2.10. Budgetary issues

Since 1997 withdrawals have sharply declined, but for 2000 might be higher than calculated in the financial statement of COM(95) 434. After a slow start operational funds have reached the expected amount in 2000. Spending for citrus processing has always - with the exception of 1998 - been higher than expected. In total, spending for citrus, fresh fruit and vegetables has been maintained below the level entered in the '95 financial statement.

>TABLE POSITION>

Differences between spending for operational funds and the yearly aid granted to POs (cf. Table 7 2.5) lay in delays between commitments and payments. In this initialisation period delay was spread over 4 years, but should progressively be reduced to three.

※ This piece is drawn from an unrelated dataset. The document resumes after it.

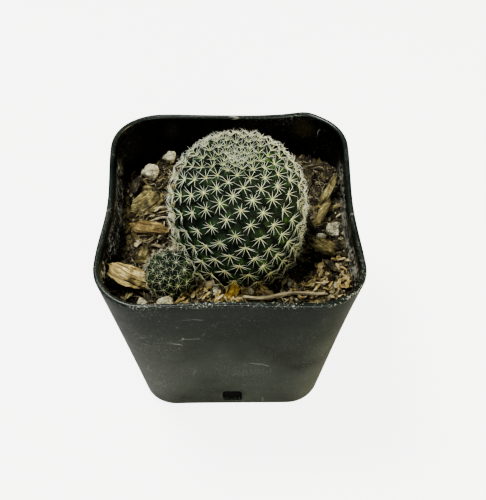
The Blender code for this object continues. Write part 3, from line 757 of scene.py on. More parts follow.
STEM_CENTRE = np.array([2.0 * MM, -4.1 * MM, SOIL_LEVEL + 14.2 * MM])
OFFSET_CENTRE = np.array([-14.4 * MM, -18.0 * MM, SOIL_LEVEL + 4.2 * MM])
main_form = Stem(
    centre=STEM_CENTRE, radius=15.3 * MM, rise=14.9 * MM, sink=21.0 * MM, dimple_depth=2.2 * MM,
    dimple_radius=4.6 * MM, lean=math.radians(8), lean_bearing=math.radians(90),
)
offset_form = Stem(
    centre=OFFSET_CENTRE, radius=5.7 * MM, rise=5.4 * MM, sink=6.4 * MM, dimple_depth=0.3 * MM,
    dimple_radius=1.0 * MM, lean=math.radians(36), lean_bearing=math.radians(250),
)
main_areoles = main_form.areoles(spacing=4.3 * MM, crown_spacing=1.35 * MM, last_theta=math.radians(144))
offset_areoles = offset_form.areoles(spacing=3.1 * MM, crown_spacing=1.0 * MM, last_theta=math.radians(125))
print("areoles:", len(main_areoles), "and", len(offset_areoles))


# %% Skin with tubercles
def stem_skin(form, areoles, rows, columns, tip, groove):
    """The skin as a grid, raised by `tip` at the areoles and sunk by `groove` between them."""
    theta = np.linspace(0.0, math.pi, rows + 1)[1:-1]
    phi = np.linspace(0.0, 2.0 * math.pi, columns, endpoint=False)
    grid_theta, grid_phi = np.meshgrid(theta, phi, indexing="ij")
    surface = form.skin(grid_theta, grid_phi).reshape(-1, 3)
    out = form.frame_at(grid_theta, grid_phi)[0].reshape(-1, 3)
    centres = form.skin(areoles[:, 0], areoles[:, 1])
    tree = kdtree.KDTree(len(centres))
    for i, centre in enumerate(centres):
        tree.insert(centre, i)
    tree.balance()
    near = np.array([[found[2] for found in tree.find_n(p, 2)] for p in surface])
    cone = 1.0 - (near[:, 0] / (0.5 * (near[:, 0] + near[:, 1]))) ** 1.5
    below = np.clip((near[:, 0] - 0.75 * (tip + groove) * 4.0) / (tip + groove), 0.0, 1.0)
    height = np.clip(cone * (1.0 - below), 0.0, 1.0)
    scale = np.clip(near.sum(axis=1) / near.sum(axis=1).max() * 2.2, 0.25, 1.0)
    raised = surface + out * ((tip + groove) * height * scale - groove * scale)[:, None]
    index = np.arange(len(surface)).reshape(len(theta), columns)
    turned = np.roll(index, -1, axis=1)
    quads = np.stack([index[:-1], index[1:], turned[1:], turned[:-1]], axis=-1).reshape(-1, 4).tolist()
    top = len(surface)
    ends = form.skin(np.array([0.0, math.pi]), np.zeros(2))
    faces = quads + [(top, index[0, i], turned[0, i]) for i in range(columns)]
    faces += [(top + 1, turned[-1, i], index[-1, i]) for i in range(columns)]
    return np.concatenate([raised, ends]), faces, np.concatenate([height, [0.5, 0.5]])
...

National and Community checks

The special corps of inspectors in the fruit and vegetable sector of the European Commission carried out control missions within the Member States throughout the 1999. The objective of these missions was to verify the application of Community regulations relative to common quality norms, and an assessment of quality controls was carried out in order to evaluate the working of official quality control services.

The conclusions of each report have been transmitted to the different Member States concerned in their own language. A summary of the findings made in each Member State will be the focus for discussion during a meeting of fruit and vegetable experts at the beginning of 2001.